Partindo da ideia do desamparo originário, Rocha ilustra que:

“(...) a pré-maturação humana perante a vida que nos adverte que é a partir do trauma primário – a separação do corpo materno e a insuficiência própria para a sobrevivência – que o recém-nascido irá agir” (2012, p. 37, grifos meus).

Baseado na ideia descrita acima se pode compreender que, apesar do desamparo ser um tema pouco explorado, é de extrema importância para a compreensão do psiquismo. Por meio do desamparo, como já foi comentado, abre-se as portas para o desenvolvimento.
Muitas vezes o que acontece, já na vida adulta, é a repetição da experiência do nascimento, o indivíduo não revive a situação, e sim vive a experiência do desamparo e, não sabe nem o por que de tal sensação?
O objetivo aqui foi trazer um pouco a experiência do nascimento e a primeira relação com o objeto externo, para que possa ter uma base do conceito do desamparo originário.
Conclui-se ao que venha ser a experiência do nascimento, que muitos teóricos aqui citados a vê como um momento crucial para a decorrência angustiante, traumática e a vivencia do estado de desamparo se deparado a condição de dependência do infante devido à impossibilidade psicomotora de suprir suas próprias necessidades.
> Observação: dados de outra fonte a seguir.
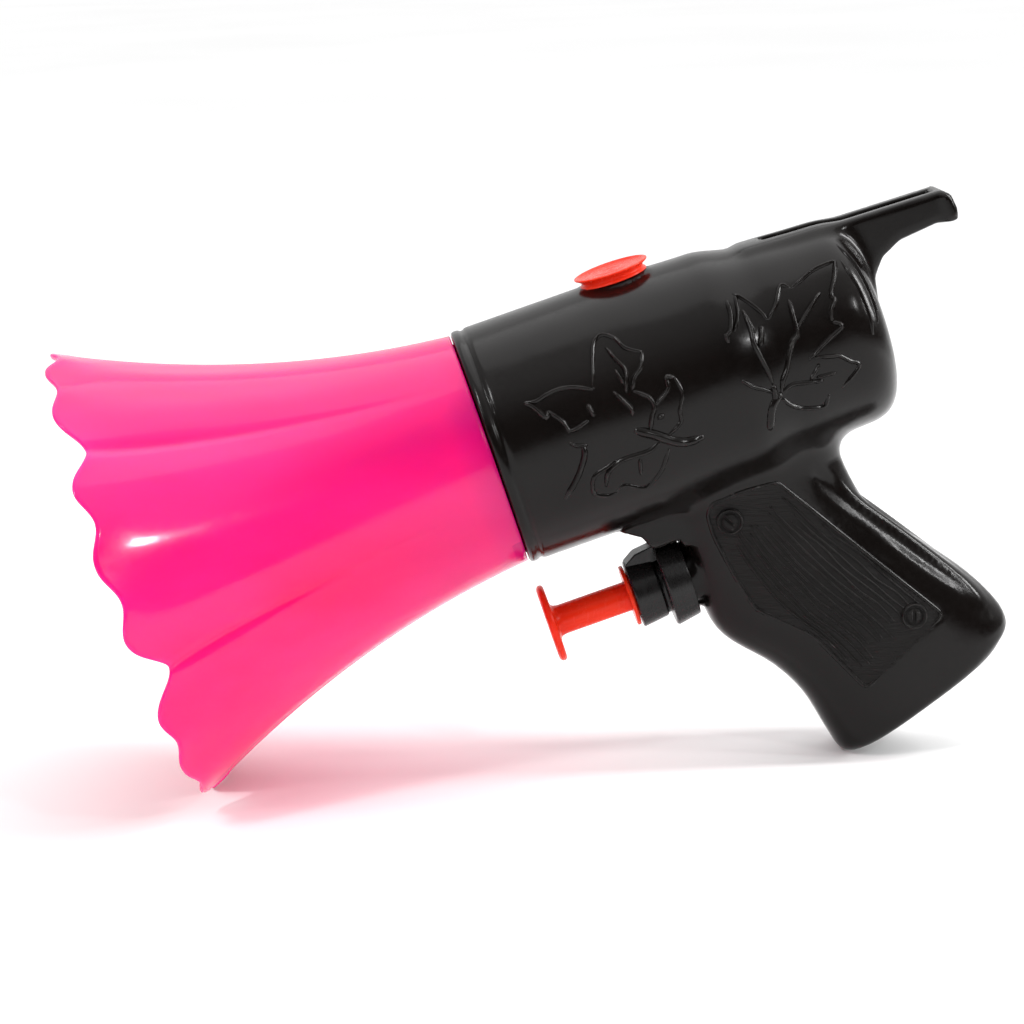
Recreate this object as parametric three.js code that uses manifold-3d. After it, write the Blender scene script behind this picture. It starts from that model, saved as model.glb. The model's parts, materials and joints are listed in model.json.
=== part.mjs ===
// Toy water pistol with a flared, fluted muzzle bell.
//
// The pistol is drawn in its own frame: X runs along the barrel from the muzzle to the back, Z is up
// out of the barrel, and X = 0 is the joint between the bell and the barrel. The whole pistol is then
// tilted nose down, so that it stands on the rim of its bell and the toe of its grip, with its origin
// under the middle of its box. Millimetres.

import * as THREE from 'three';
import { mergeVertices } from 'three/addons/utils/BufferGeometryUtils.js';
import Module from 'manifold-3d';

// ---------------------------------------------------------------- driving dimensions

const TILT = THREE.MathUtils.degToRad( 16.87 ); // nose down, as the pistol stands
const GAP = 0.3; // clearance between pieces that touch
const WALL = 1.5; // blow-moulded wall of the body

const BARREL_R = 24.2;
const BARREL_REAR_R = 20.6;
const BARREL_L = 80.6; // joint to the rear dome
const SPIGOT_L = 7; // reduced front of the barrel that the bell snaps onto
const SPIGOT_R = 21.6;

const BELL_L = 75.8;
const BELL_NECK_R = 23.6;
const BELL_FLARE = 0.0972; // radius gained per mm at the neck
const BELL_CURL = 0.00276; // and per mm squared towards the rim
const BELL_WALL = 1.5;
const PETALS = 6; // deep scallops round the rim, with two shallow ones between each two
const PETAL_PHASE = THREE.MathUtils.degToRad( 45 ); // first deep scallop, from the top
const DEEP_SCALLOP = 5;
const SHALLOW_SCALLOP = 2.2;
const DEEP_FLUTE = 2; // how far a flute dips at the rim
const SHALLOW_FLUTE = 0.9;

const SPOUT_END_X = - 17; // spout inside the bell
const SPOUT_BORE_R = 2.5;

const TAIL_T = 10; // tail, side to side
const BLOCK_T = 15; // block above the pump's collar, side to side

const PLUG_X = 34; // filler, behind the joint
const PLUG_HEAD_R = 7.5;
const FILLER_R = 5.2;
const FILLER_TOP_Z = 23.9;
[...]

No entanto, essa situação de dependência direcionará esse pequeno ser direto para a relação com o outro, o que abrirá caminho para o desenvolvimento psíquico.




1 Tema mais explorado por Melanie Klein e Joan Riviere em Amor, Odio e Reparação: as emoções básicas do homem do ponto de vista psicanalítico. Do original em inglês: Love, hate and reparation. Traduzido da 4.a edição publicada em 1967 por The Hogarth Press e The Institute of Psycho-Analysis, Londres, Inglaterra.
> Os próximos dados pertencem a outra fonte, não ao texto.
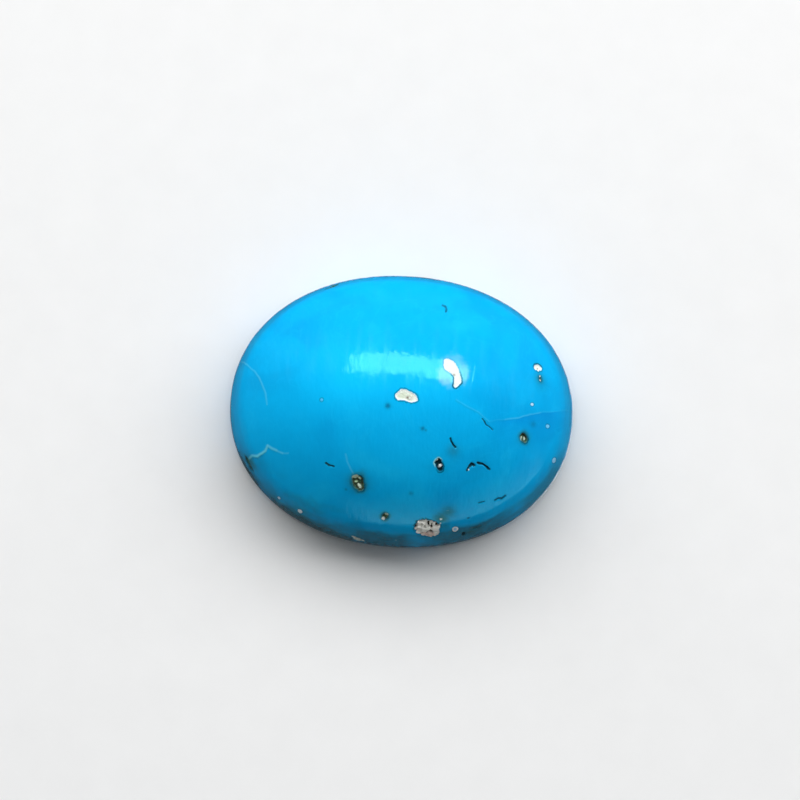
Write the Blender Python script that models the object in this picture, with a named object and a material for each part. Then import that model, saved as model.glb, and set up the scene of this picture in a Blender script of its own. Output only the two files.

2 No livro Amor, Culpa e Reparação e Outros Trabalhos 1921-1945, Melanie Klein dispõe de um escrito cujo nome é Amor, Culpa e Reparação, de 1937, que, além de outras questões advindas das defesas arcaicas do ser humano e sua ambivalência afetiva, trata a questão da situação emocional do bebê diante às suas necessidades primitivas, a fome. Tratando da importância do desenvolvimento psíquico diante a questões tão primitivas, porém, fixadas por toda existência da pessoa.
3 Em Da Pediatria à Psicanálise 1931-1956, Donald Woods Winnicott também retrata questões relacionadas ao nascimento como: Memórias do Nascimento, Trauma do Nascimento e Ansiedade 1949. traz a Experiência do Nascimento, assim como os impasses para o desenvolvimento.
4 René A. Spitz (1887-1974) se inclina a concordar com a problemática do trauma do nascimento em relação à primeira manifestação da ansiedade imposta a repetições dadas como destino a cada homem. Em virtude a esta discordância, Spitz realizou diversas observações diretas para obter registros dos comportamentos do bebê em seu nascimento. Registrou, em seus mínimos detalhes, 35 partos realizados sem anestésicos ou sedativos. Em 29 destes partos, o comportamento do bebê foi filmado durante o período de expulsão, ou segundos após o parto. A filmagem continuou durante duas semanas seguintes, incluindo os comportamentos durante as mamadas e reações a estímulos. Diante destes registros, Spitz mostra que a reação do recém-nascido, na maioria dos casos, em que ele chamou de normal, dificilmente pode ser considerada traumático.  O mesmo revela que a reação é rápida, pouco violenta e passageira. Retrata que as reações e dificuldades da criança em respirar depois do parto expressa aspectos negativos, porém, breves. Para tal, baseou-se em seu experimento exposto no livro “O primeiro ano de vida”, tendo a 3 edição publicada em 2004, onde se dirigiu para o escrito “Primeiros protótipos de reações afetivas” para tais conclusões.
5 Neste escrito, Melanie Klein também trabalha as fontes internas de ansiedades decorrentes a vida pós-natal do bebê. Fonte a qual pertence a assuntos de tamanha complexidade e importância, que não se conseguiria abordar por completo neste momento.
6 Uma Nota Sobre o ‘Bloco Mágico’, texto escrito por Freud em 1924, porém publicado um ano depois. Trata-se de uma analogia que ele faz de um brinquedo, o bloco mágico, ao psiquismo, necessariamente a suas marcas decorrentes as formações primitivas. Segundo Freud, neste escrito, Bloco mágico constitui-se por uma prancha de cera, coberto por uma folha, um papel celulose e encerado. O bloco é utilizável repetidas vezes como uma lousa, porém, é composta por traços permanentes, os primeiros traços escrito na folha de cobertura, “cujas depressões nela feitas constituem a escrita”. Essa analogia serve para retratar que tudo o que se faz é um revestimento de um traço mnêmico já estabelecido muito antes, portanto, Freud dá o exemplo do Bloco Mágico. Edição standard das obras completas de Sigmund Freud. v. 19.